My final thought is that the Slayer series of kayaks will be the perfect fishing kayak for inshore and calm open waters. It is the perfect kayak for fans of the Ultimate series, who want the safety of a self-bailing hull with a open hull design. The stability of the Slayers, along with the High Low First Class seats makes it a sight casters dream. I like the open deck design and it’s clean enough to be a great flyfishing kayak as well. I have a feeling Native Watercraft is going to do very well with the Slayer and can’t wait to see what new accessories and kayaks are coming. Well played Native...well Played! Check em out at the Native Watercraft site or if your in the Tidewater area of Virginia come by and see them in person at Wild River Outfitters.
My 4 P’s
The Slayers are not fast kayaks, but there is a great balance between speed, maneuverability and stability. It’s a great compromise and a very versatile design. I wouldn’t call this a big water kayak but I wouldn’t hesitate to take it out to the Chesapeake Bay Bridge Tunnel on a calm day. The Slayer is going to shine on calm waters and in the backcountry. Bigger paddlers should go for the 14.5.

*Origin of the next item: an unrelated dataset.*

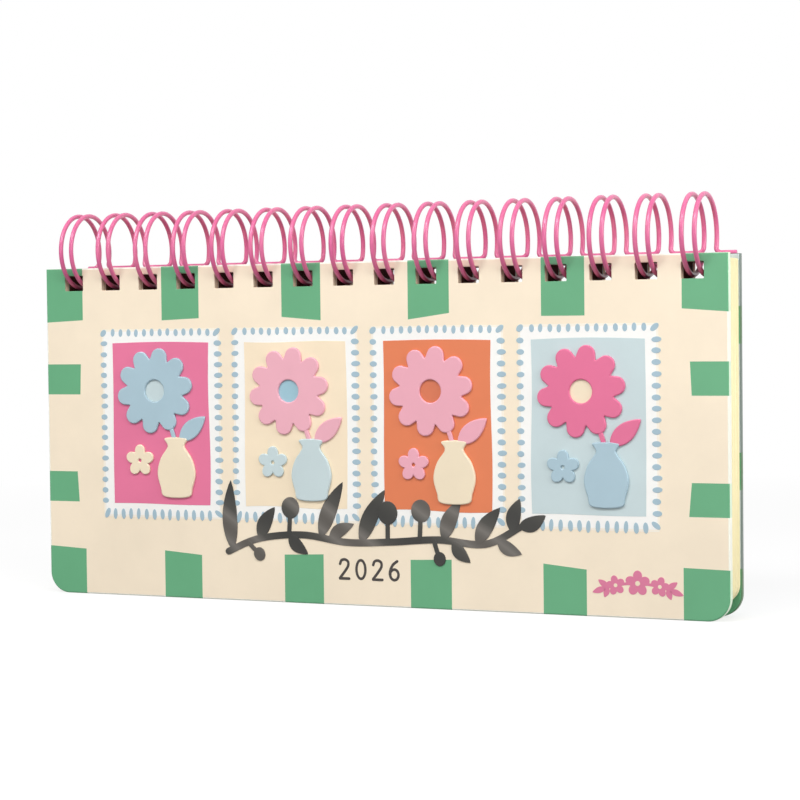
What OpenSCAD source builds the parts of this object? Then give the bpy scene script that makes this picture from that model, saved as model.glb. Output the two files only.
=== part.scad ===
// Flip desk calendar: two paper-covered board covers and thirteen stiff card leaves hung on a
// twin-loop wire binding along the top edge. Stored closed, standing on its lower edges.
// Frame: X is the width, -Y is the front face, +Z is up. The origin is at the middle of the
// base. The loops are centred on the line y = 0, z = ring_z, and everything turns about it.

/* [Covers] */
// width of a cover
body_w = 210; // [180:1:240]
// height of a cover
body_h = 97; // [80:1:120]
// thickness of a finished cover
cover_t = 2.5; // [1.5:0.1:3.5]
// radius of the two lower corners
corner_r = 6.3; // [2:0.1:8]
// thickness of the glued printed wrap
wrap_t = 0.2; // [0.1:0.05:0.4]
// width of the wrap's turn-in on the inside
turn_in = 12; // [9:1:20]
// margin left around the endpaper
paper_margin = 3; // [2:0.5:6]
// thickness of the endpaper
paper_t = 0.1; // [0.1:0.05:0.3]

/* [Leaves] */
// number of card leaves: a year leaf and twelve months
leaf_count = 13; // [13:1:13]
// thickness of one card leaf
leaf_t = 0.6; // [0.3:0.05:0.7]
// spacing of the leaves
leaf_step = 0.65; // [0.4:0.05:0.8]
// side margin between leaf and cover edge
leaf_side = 0.2; // [0.2:0.1:4]
// margin between leaf foot and the table
leaf_foot = 3.7; // [1:0.1:5]
// how far a leaf stops short of the top edge
leaf_top = 1.4; // [0.5:0.1:1.4]
// corner radius of a leaf
leaf_r = 5; // [2:0.1:8]

/* [Binding] */
// number of twin loops
teeth = 16; // [8:1:16]
// pitch of the loops, two to the inch
pitch = 12.7; // [12.7:0.1:12.7]
// radius of the wire
wire_r = 0.66; // [0.5:0.01:0.7]
// radius of a loop's centre line
ring_r = 10.7; // [10.5:0.1:11]
// height of the loop centre above the top edge
ring_up = 5.1; // [4.8:0.1:5.3]
// distance between the two legs of a twin loop
leg_gap = 3.5; // [3:0.1:4]
// bend radius where a leg turns into the spine
bend_r = 1.5; // [1:0.1:2]
// how far the two cut ends of the spine sit to the right
spine_shift = 1.2; // [0:0.1:1.5]
// angle where each leg leaves the spine, below the level of the loop centre
foot_a = -17.5; // [-20:0.5:-15]
// angle where the closed end of a loop stops
tip_a = 316.3; // [312:0.1:318]
// width of a punched hole
hole_w = 6.2; // [5.5:0.1:7]
// height of a punched hole
hole_h = 4.5; // [4.2:0.1:4.8]
// distance of a hole from the top edge
hole_down = 2.2; // [2:0.1:2.2]

/* [Hidden] */
$fn = 64;
ring_z = body_h + ring_up;
block_t = leaf_count * leaf_step + leaf_step - leaf_t;
stack_y = block_t / 2 + cover_t;
leaf_y0 = -block_t / 2 + leaf_step - leaf_t;
board_t = cover_t - 2 * wrap_t - paper_t;
tip_lap = 0.1;   // how far the closed end laps onto its legs
tip_fat = 0.02;  // and how much thicker it is there, so the two join cleanly

// outline standing in X and Z: square above, rounded at the two lower corners
module outline(w, z0, z1, r) {
  translate([-w / 2, z0 + r]) square([w, z1 - z0 - r]);
  translate([-w / 2 + r, z0]) square([w - 2 * r, 2 * r]);
  for (s = [-1, 1]) translate([s * (w / 2 - r), z0 + r]) circle(r);
}

// the row of rectangular holes
module holes() {
  for (i = [0 : teeth - 1])
    translate([(i - (teeth - 1) / 2) * pitch - hole_w / 2, body_h - hole_down - hole_h])
      square([hole_w, hole_h]);
}

// a flat outline in X and Z made into a plate from y0 to y0 + t
module plate(y0, t) {
  translate([0, y0 + t, 0]) rotate([90, 0, 0]) linear_extrude(t) children();
}

module punched(y0, t) {
  plate(y0, t) difference() { children(); holes(); }
}

// a cover is drawn as the front one, with its outside at y = -stack_y
module cover_wrap() {
  y0 = -stack_y;
  difference() {
    punched(y0, cover_t - paper_t) outline(body_w, 0, body_h, corner_r);
    plate(y0 + wrap_t, board_t)
      outline(body_w - 2 * wrap_t, wrap_t, body_h - wrap_t, corner_r - wrap_t);
    plate(y0 + wrap_t + board_t / 2, cover_t)
      translate([-body_w / 2 + turn_in, turn_in])
        square([body_w - 2 * turn_in, body_h - 2 * turn_in]);
  }
}

module cover_board() {
  punched(-stack_y + wrap_t, board_t)
    outline(body_w - 2 * wrap_t, wrap_t, body_h - wrap_t, corner_r - wrap_t);
}

module cover_endpaper() {
  punched(-stack_y + cover_t - paper_t, paper_t)
    outline(body_w - 2 * paper_margin, paper_margin, body_h - leaf_top, leaf_r);
  plate(-stack_y + wrap_t + board_t, wrap_t + paper_t / 2)
    translate([-body_w / 2 + turn_in, turn_in])
      square([body_w - 2 * turn_in, body_h - 2 * turn_in]);
}

// leaf number k from the front: 0 is the year leaf, 1 to 12 are the months
module leaf(k) {
  punched(leaf_y0 + k * leaf_step, leaf_t)
    outline(body_w - 2 * leaf_side, leaf_foot, body_h - leaf_top, leaf_r);
}

// one leg of a twin loop; s is -1 for the left leg and 1 for the right one
module leg(s) {
  translate([0, 0, s * leg_gap / 2]) rotate([0, 0, foot_a])
    rotate_extrude(angle = tip_a - foot_a) translate([ring_r, 0]) circle(wire_r);
  rotate([0, 0, foot_a]) translate([ring_r, 0, 0]) {
    translate([0, 0, s * (leg_gap / 2 + bend_r)]) rotate([0, 90, 0])
      rotate([0, 0, s < 0 ? 180 : 270])
        rotate_extrude(angle = 90) translate([bend_r, 0]) circle(wire_r);
    translate([0, -bend_r, s < 0 ? spine_shift - pitch / 2 : leg_gap / 2 + bend_r])
      cylinder(h = pitch / 2 - leg_gap / 2 - bend_r + s * spine_shift, r = wire_r);
  }
}

// one twin loop centred on x = 0, its halves of the spine included
module tooth() {
  translate([0, 0, ring_z]) rotate([90, 0, 90]) {
    leg(-1);
    leg(1);
    rotate([0, 0, tip_a]) translate([ring_r, -tip_lap, 0]) rotate([0, 90, 0])
      rotate_extrude(angle = 180) translate([leg_gap / 2, 0]) circle(wire_r + tip_fat);
  }
}

module wire_binding() color([0.88, 0.38, 0.60])
  for (i = [0 : teeth - 1]) translate([(i - (teeth - 1) / 2) * pitch, 0, 0]) tooth();
module front_cover_wrap() color([0.97, 0.91, 0.80]) cover_wrap();
module front_cover_board() color([0.62, 0.60, 0.56]) cover_board();
module front_cover_endpaper() color([0.80, 0.86, 0.87]) cover_endpaper();
module back_cover_wrap() color([0.97, 0.91, 0.80]) mirror([0, 1, 0]) cover_wrap();
module back_cover_board() color([0.62, 0.60, 0.56]) mirror([0, 1, 0]) cover_board();
module back_cover_endpaper() color([0.80, 0.86, 0.87]) mirror([0, 1, 0]) cover_endpaper();
module card(k) color([0.99, 0.94, 0.78]) leaf(k);

wire_binding();
front_cover_wrap();
front_cover_board();
front_cover_endpaper();
card(0);  // leaf_year
card(1);  // leaf_january
card(2);  // leaf_february
card(3);  // leaf_march
card(4);  // leaf_april
card(5);  // leaf_may
card(6);  // leaf_june
card(7);  // leaf_july
card(8);  // leaf_august
card(9);  // leaf_september
card(10);  // leaf_october
card(11);  // leaf_november
card(12);  // leaf_december
back_cover_endpaper();
back_cover_board();
back_cover_wrap();
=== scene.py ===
import bpy, bmesh, calendar, math, random
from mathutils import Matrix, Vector
from mathutils.geometry import tessellate_polygon

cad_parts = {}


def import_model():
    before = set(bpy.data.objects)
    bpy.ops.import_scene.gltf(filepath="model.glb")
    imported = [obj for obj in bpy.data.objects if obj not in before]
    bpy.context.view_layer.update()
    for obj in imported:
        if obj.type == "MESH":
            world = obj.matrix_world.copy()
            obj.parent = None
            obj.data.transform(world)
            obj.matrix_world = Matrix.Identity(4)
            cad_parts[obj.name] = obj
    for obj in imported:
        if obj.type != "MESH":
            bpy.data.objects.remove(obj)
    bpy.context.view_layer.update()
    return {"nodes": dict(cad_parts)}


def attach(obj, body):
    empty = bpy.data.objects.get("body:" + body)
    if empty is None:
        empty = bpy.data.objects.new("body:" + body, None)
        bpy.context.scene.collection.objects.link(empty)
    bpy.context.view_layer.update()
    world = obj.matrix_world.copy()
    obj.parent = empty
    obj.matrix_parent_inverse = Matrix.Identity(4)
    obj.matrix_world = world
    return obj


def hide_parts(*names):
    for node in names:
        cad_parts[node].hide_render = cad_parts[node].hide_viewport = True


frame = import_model()
random.seed(7)
MM = 0.001

# ---------------------------------------------------------------- sizes, in millimetres
BODY_W, BODY_H, COVER_T, CORNER = 210.0, 97.0, 2.5, 6.3
WRAP_T, TURN_IN, PAPER_T = 0.2, 12.0, 0.1
EDGE = 0.45                       # rounding of the wrapped cover edge
PITCH, TEETH, WIRE_R, RING_R, RING_UP = 12.7, 16, 0.66, 10.7, 5.1
LEG_GAP, BEND_R, FOOT_A, TIP_A, SPINE_SHIFT = 3.5, 1.5, -17.5, 316.3, 1.2
HOLE_W, HOLE_H, HOLE_DOWN = 6.2, 4.5, 2.2
LEAF_T, LEAF_STEP, LEAF_SIDE, LEAF_FOOT, LEAF_TOP, LEAF_R = 0.6, 0.65, 0.2, 3.7, 1.4, 5.0
STACK_Y = (13 * LEAF_STEP + LEAF_STEP - LEAF_T) / 2 + COVER_T
FACE_Y = -STACK_Y                 # the front cover's outside
MONTHS = ("january february march april may june july august september october november "
          "december").split()
YEAR = 2026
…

No doubt one of the best designed fishing kayaks of the year. The boat comes clean as a whistle, but has more than enough provisions for tool-less rigging. The seat makes this kayak, as in all Native Watercraft. Let’s just say that you can sit in this one all day. A true fishing machine, for sure and as an inshore guide, I see this as a near perfect skinny water sight casting kayak.
At 70# for the 12 and 75# for the 14.5 the Slayers are slightly heavier than most comparable SOT's but the padded, rigid handles are comfortable. The Slayers are balanced well, so solo loading and cartopping is not a chore. The tag along wheel is great for hard surfaces, but will dig in on soft ground. I suggest a kayak cart for portage over long stretches of soft ground.
Retail for the 12 is $ 1179.00 and the 14.5 is $1279.00, a little higher than most fishing SOT's but well worth the retail. You will get your money’s worth out of the Slayer!
Disclaimer: As of 2013 I am no longer sponsored by a specific kayak company. I am now partnered with Wild River Outfitters and have decided to be non-biased with fishing specific Kayak Manufacturers. I have decided to embrace the community and utilize all the brands we sell. Wild River Outfitters has demo kayaks from all the major companies and are able to provide these kayaks for rentals as well as on our kayak fishing trips. This way we have options and are set to help the customer to find a fishing kayak that is perfect for them. I am going to familiarize myself and fish with every one of these kayaks.